§ Stated task
Give a verbatim quotation of every record.
# Start of Listed records
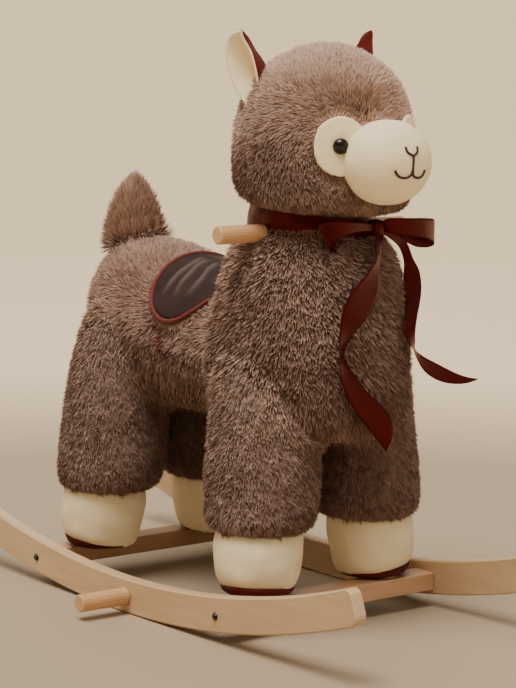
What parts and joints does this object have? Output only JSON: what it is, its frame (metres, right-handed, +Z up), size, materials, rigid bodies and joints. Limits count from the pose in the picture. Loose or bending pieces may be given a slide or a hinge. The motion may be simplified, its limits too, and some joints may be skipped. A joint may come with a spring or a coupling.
{
  "type": "plush rocking animal",
  "caption": "Plush ride-on rocking animal: a stuffed toy over a wooden frame on two curved rockers, with foot pegs, a hand bar, a padded seat patch and a ribbon bow.",
  "frame": {"origin": "on the floor, under the middle of the rockers and midway between them", "axes": "+X towards the animal's nose, +Y to its left, +Z up"},
  "size_m": [0.81, 0.448, 0.6573],
  "materials": {
    "plywood": "clear-lacquered birch plywood with eased, pale edges that show the plies",
    "bar_wood": "clear-lacquered solid wood, a little darker and redder than the rockers",
    "beech": "smooth sanded beech dowel",
    "black_steel": "black hex-socket bolt head",
    "zinc": "zinc-plated steel",
    "plush": "taupe-brown long-pile plush, matt, pile tips lighter than the roots",
    "cream_velour": "cream short-pile velour",
    "sole_felt": "dark red felt",
    "seat_velour": "grey-brown velour with soft radiating creases",
    "piping_cloth": "brick-red piping",
    "satin": "burgundy satin ribbon",
    "eye_plastic": "glossy black domed safety eye",
    "ear_velvet": "burgundy velvet outside, cream velour in the cup"
  },
  "bodies": {
    "root": {"rocker_right": "plywood", "rocker_left": "plywood", "front_crossbar": "bar_wood", "rear_crossbar": "bar_wood", "crossbar_bolt_front_right": "black_steel", "crossbar_bolt_front_left": "black_steel", "crossbar_bolt_rear_right": "black_steel", "crossbar_bolt_rear_left": "black_steel", "cross_nut_front_right": "zinc", "cross_nut_front_left": "zinc", "cross_nut_rear_right": "zinc", "cross_nut_rear_left": "zinc", "foot_peg_right": "beech", "foot_peg_left": "beech", "peg_screw_right": "zinc", "peg_screw_left": "zinc", "leg_post_front_right": "beech", "leg_post_front_left": "beech", "leg_post_rear_right": "beech", "leg_post_rear_left": "beech", "leg_screw_front_right": "zinc", "leg_screw_front_left": "zinc", "leg_screw_rear_right": "zinc", "leg_screw_rear_left": "zinc", "seat_board": "plywood", "neck_board": "plywood", "neck_screw_front": "zinc", "neck_screw_rear": "zinc", "handle_bar": "beech", "plush_body": "plush", "plush_neck": "plush", "plush_head": "plush", "plush_leg_front_right": "plush", "plush_leg_front_left": "plush", "plush_leg_rear_right": "plush", "plush_leg_rear_left": "plush", "foot_front_right": "cream_velour", "foot_front_left": "cream_velour", "foot_rear_right": "cream_velour", "foot_rear_left": "cream_velour", "sole_front_right": "sole_felt", "sole_front_left": "sole_felt", "sole_rear_right": "sole_felt", "sole_rear_left": "sole_felt", "tail": "plush", "muzzle": "cream_velour", "eye_patch_right": "cream_velour", "eye_patch_left": "cream_velour", "eye_right": "eye_plastic", "eye_left": "eye_plastic", "ear_right": "ear_velvet", "ear_left": "ear_velvet", "seat_patch": "seat_velour", "seat_piping": "piping_cloth", "ribbon_collar": "satin", "ribbon_bow": "satin", "ribbon_tail_right": "satin", "ribbon_tail_left": "satin"}
  },
  "joints": []
}
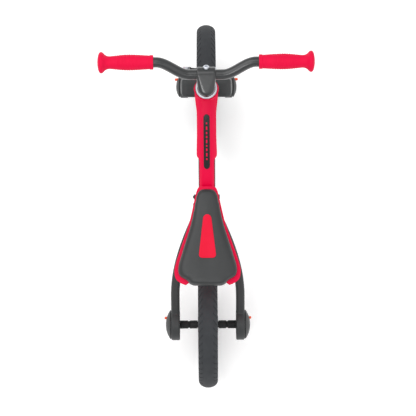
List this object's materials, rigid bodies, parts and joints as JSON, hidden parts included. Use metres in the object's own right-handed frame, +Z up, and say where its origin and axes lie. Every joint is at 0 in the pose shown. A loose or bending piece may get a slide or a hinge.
# End of Listed records
§ Task result
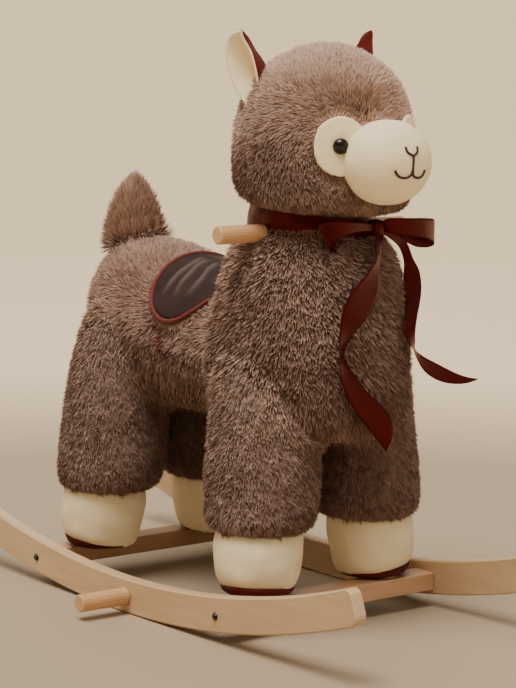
What parts and joints does this object have? Output only JSON: what it is, its frame (metres, right-handed, +Z up), size, materials, rigid bodies and joints. Limits count from the pose in the picture. Loose or bending pieces may be given a slide or a hinge. The motion may be simplified, its limits too, and some joints may be skipped. A joint may come with a spring or a coupling.
{
  "type": "plush rocking animal",
  "caption": "Plush ride-on rocking animal: a stuffed toy over a wooden frame on two curved rockers, with foot pegs, a hand bar, a padded seat patch and a ribbon bow.",
  "frame": {"origin": "on the floor, under the middle of the rockers and midway between them", "axes": "+X towards the animal's nose, +Y to its left, +Z up"},
  "size_m": [0.81, 0.448, 0.6573],
  "materials": {
    "plywood": "clear-lacquered birch plywood with eased, pale edges that show the plies",
    "bar_wood": "clear-lacquered solid wood, a little darker and redder than the rockers",
    "beech": "smooth sanded beech dowel",
    "black_steel": "black hex-socket bolt head",
    "zinc": "zinc-plated steel",
    "plush": "taupe-brown long-pile plush, matt, pile tips lighter than the roots",
    "cream_velour": "cream short-pile velour",
    "sole_felt": "dark red felt",
    "seat_velour": "grey-brown velour with soft radiating creases",
    "piping_cloth": "brick-red piping",
    "satin": "burgundy satin ribbon",
    "eye_plastic": "glossy black domed safety eye",
    "ear_velvet": "burgundy velvet outside, cream velour in the cup"
  },
  "bodies": {
    "root": {"rocker_right": "plywood", "rocker_left": "plywood", "front_crossbar": "bar_wood", "rear_crossbar": "bar_wood", "crossbar_bolt_front_right": "black_steel", "crossbar_bolt_front_left": "black_steel", "crossbar_bolt_rear_right": "black_steel", "crossbar_bolt_rear_left": "black_steel", "cross_nut_front_right": "zinc", "cross_nut_front_left": "zinc", "cross_nut_rear_right": "zinc", "cross_nut_rear_left": "zinc", "foot_peg_right": "beech", "foot_peg_left": "beech", "peg_screw_right": "zinc", "peg_screw_left": "zinc", "leg_post_front_right": "beech", "leg_post_front_left": "beech", "leg_post_rear_right": "beech", "leg_post_rear_left": "beech", "leg_screw_front_right": "zinc", "leg_screw_front_left": "zinc", "leg_screw_rear_right": "zinc", "leg_screw_rear_left": "zinc", "seat_board": "plywood", "neck_board": "plywood", "neck_screw_front": "zinc", "neck_screw_rear": "zinc", "handle_bar": "beech", "plush_body": "plush", "plush_neck": "plush", "plush_head": "plush", "plush_leg_front_right": "plush", "plush_leg_front_left": "plush", "plush_leg_rear_right": "plush", "plush_leg_rear_left": "plush", "foot_front_right": "cream_velour", "foot_front_left": "cream_velour", "foot_rear_right": "cream_velour", "foot_rear_left": "cream_velour", "sole_front_right": "sole_felt", "sole_front_left": "sole_felt", "sole_rear_right": "sole_felt", "sole_rear_left": "sole_felt", "tail": "plush", "muzzle": "cream_velour", "eye_patch_right": "cream_velour", "eye_patch_left": "cream_velour", "eye_right": "eye_plastic", "eye_left": "eye_plastic", "ear_right": "ear_velvet", "ear_left": "ear_velvet", "seat_patch": "seat_velour", "seat_piping": "piping_cloth", "ribbon_collar": "satin", "ribbon_bow": "satin", "ribbon_tail_right": "satin", "ribbon_tail_left": "satin"}
  },
  "joints": []
}
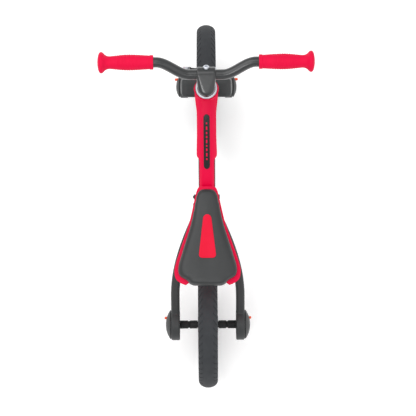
List this object's materials, rigid bodies, parts and joints as JSON, hidden parts included. Use metres in the object's own right-handed frame, +Z up, and say where its origin and axes lie. Every joint is at 0 in the pose shown. A loose or bending piece may get a slide or a hinge.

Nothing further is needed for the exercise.